The thresholding step isn’t isolating stable foreground regions. A grayscale conversion collapses color cues that are actually useful, and adaptive thresholding emphasizes local contrast but also amplifies background textures and edges. As a result, lines aren’t cohesive, contours are fragmented, and the OCR engine faces an image that doesn’t resemble clean, dark text on a bright background.

A focused pipeline that works

The fix is straightforward: reduce the problem to a clean mask from a single color channel, connect text horizontally with a narrow morphological dilation, detect each text row as a separate ROI, and OCR those rows individually. Adding a small border and a 2x resize stabilizes character shapes, while Tesseract’s page segmentation mode for a text block finishes the job.

import cv2
import numpy as np
import matplotlib.pyplot as plt
import pytesseract as tess

# path to the image
img_path = 'input.png'

# read source
src = cv2.imread(img_path)

# pick a stable channel (green channel)
chan_g = src[:, :, 1]

# simple mask instead of adaptive threshold
mask = np.zeros_like(chan_g)
mask[chan_g > 80] = 255

# connect characters horizontally
kernel = np.array([[0, 0, 0, 0, 0, 1, 1, 0, 0, 0, 0]], dtype=np.uint8)
mask_dilated = cv2.dilate(mask, kernel, iterations=10)
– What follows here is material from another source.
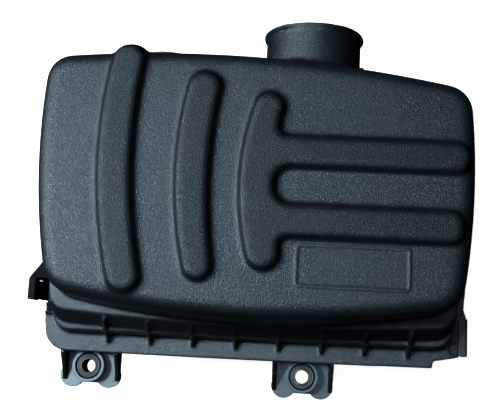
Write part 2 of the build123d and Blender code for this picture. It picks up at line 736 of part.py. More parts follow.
# ---------------------------------------------------------------- build every piece
save(make_cover(), "upper_cover")
save(make_screen(), "outlet_screen")
save(make_tray(), "lower_tray")
save(make_seal(), "filter_seal")
save(make_media(), "filter_media")
save(make_end_bands(), "filter_end_bands")
save(make_glue_beads(), "filter_glue_beads")
for clip in clips:
    save(make_clip(clip), "clip_" + clip.name)
    save(make_clip_pin(clip), "clip_pin_" + clip.name)
for name, x in hinges.items():
    save(make_hinge_bar(x), "hinge_bar_" + name)
for name, x, _, _ in ears:
    save(make_grommet(x), "mount_grommet_" + name)
    save(make_sleeve(x), "mount_sleeve_" + name)
save(make_gasket(), "inlet_gasket")
save(make_snorkel(), "inlet_snorkel")
save(make_screws(), "inlet_screws")
save(make_rear_bush(), "rear_bush")
save(make_drain(), "drain_valve")
save(make_foot_pads(), "foot_pads")
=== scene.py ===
"""An air filter box: a lower tray on four feet, an upper cover, clips, an inlet and a pleated filter.

X runs left to right, -Y is the front edge with its two mounting ears, +Z is up and the feet
stand at z = -80 mm. Materials, stage and camera are in metres. The rebuilt soft pieces are
laid out in millimetres.
"""
import bpy
import bmesh
import json
import math
import numpy as np
from mathutils import Matrix, Vector


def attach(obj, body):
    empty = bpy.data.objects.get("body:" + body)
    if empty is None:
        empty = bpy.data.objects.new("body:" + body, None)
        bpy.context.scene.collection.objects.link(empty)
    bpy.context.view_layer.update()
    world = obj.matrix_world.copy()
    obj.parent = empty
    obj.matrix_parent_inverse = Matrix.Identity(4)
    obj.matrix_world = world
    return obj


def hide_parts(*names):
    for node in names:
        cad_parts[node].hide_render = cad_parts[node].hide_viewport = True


MM = 0.001

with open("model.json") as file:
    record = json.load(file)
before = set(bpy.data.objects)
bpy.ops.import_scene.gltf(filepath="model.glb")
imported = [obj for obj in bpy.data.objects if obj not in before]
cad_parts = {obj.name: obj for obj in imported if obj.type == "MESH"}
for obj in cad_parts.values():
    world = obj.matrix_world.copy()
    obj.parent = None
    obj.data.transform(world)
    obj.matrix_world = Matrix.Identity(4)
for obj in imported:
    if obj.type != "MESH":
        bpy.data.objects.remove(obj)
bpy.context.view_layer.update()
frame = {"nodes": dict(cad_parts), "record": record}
nodes = frame["nodes"]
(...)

# detect external contours as row candidates
contours, _ = cv2.findContours(mask_dilated, cv2.RETR_EXTERNAL, cv2.CHAIN_APPROX_SIMPLE)

# sort by height of bounding box and keep top rows
contours = sorted(
    contours,
    key=lambda c: cv2.boundingRect(c)[-1],
    reverse=True
)[:7]

# visualize and OCR per row
fig = plt.figure()
fig.subplots_adjust(hspace=0.1)

rows_by_y = {}
for i, c in enumerate(contours, 1):
    x, y, w, h = cv2.boundingRect(c)

    # isolate row on the green channel and invert
    row = cv2.bitwise_not(chan_g[y:y+h, x:x+w])

    # add padding to stabilize OCR
    row_pad = cv2.copyMakeBorder(row, 10, 10, 10, 10, cv2.BORDER_CONSTANT, value=int(row[0, 0]))

    # upscale for better recognition
    row_up = cv2.resize(row_pad, None, fx=2.0, fy=2.0)

    # OCR the row as a block of text
    txt = tess.image_to_string(row_up, lang='fra', config='--psm 6 --oem 3').strip()
    rows_by_y[y] = txt

    # quick visual check
    ax = fig.add_subplot(1, len(contours), i)
    ax.imshow(row_up, cmap='gray')
    ax.axis('off')

# order lines by vertical position and print
ordered_lines = dict(sorted(rows_by_y.items())).values()
print(*ordered_lines, sep='\n')

This pipeline yields consistent lines like:

345 Vitalité

75 Intelligence

35 Sagesse

1 Portée

15 Dommages Feu

13 Tacle

7 Retrait PM

The overall idea is simple. A per-channel mask isolates the visible text from background clutter more reliably than adaptive thresholding in this specific case. The narrow, horizontal dilation bridges gaps between characters so the row becomes one contiguous region. Contour-based ROI extraction turns a busy panel into several tight crops, which simplifies OCR significantly. A small border and 2x resize avoid edge clipping and provide more pixels per glyph. Finally, page segmentation mode 6 tells Tesseract to expect a single block of text, which matches a cropped row.

Why this matters

OCR quality is often not about throwing heavier thresholds or more blur at the image. It’s about feeding the recognizer a deliberate structure: clean binary contrast, connected foreground, and semantically meaningful ROIs. That is what makes a character model robust. The same principle scales when you later add language models or a post-check with NLP to validate that the extracted words match an allowed vocabulary.

Practical notes and wrap-up

The exact channel, threshold, kernel shape, and the number of expected rows are parameters you may need to tune for your screen theme. Once dialed in, this approach is both fast and dependable. It’s also easy to integrate into a loop for a simple on-screen agent that reads a panel, parses a handful of known tokens and numbers, and takes action. If the downstream needs to verify correctness, add a lightweight text check with NLP or a dictionary of allowed terms. That way, occasional OCR slips can be handled without resorting to brittle pixel comparisons for every possible number.

The key takeaway is to focus on structure before recognition. Prefer a minimal mask over overfitting thresholds, connect text into meaningful regions, operate per row, and give Tesseract a problem it was built to solve.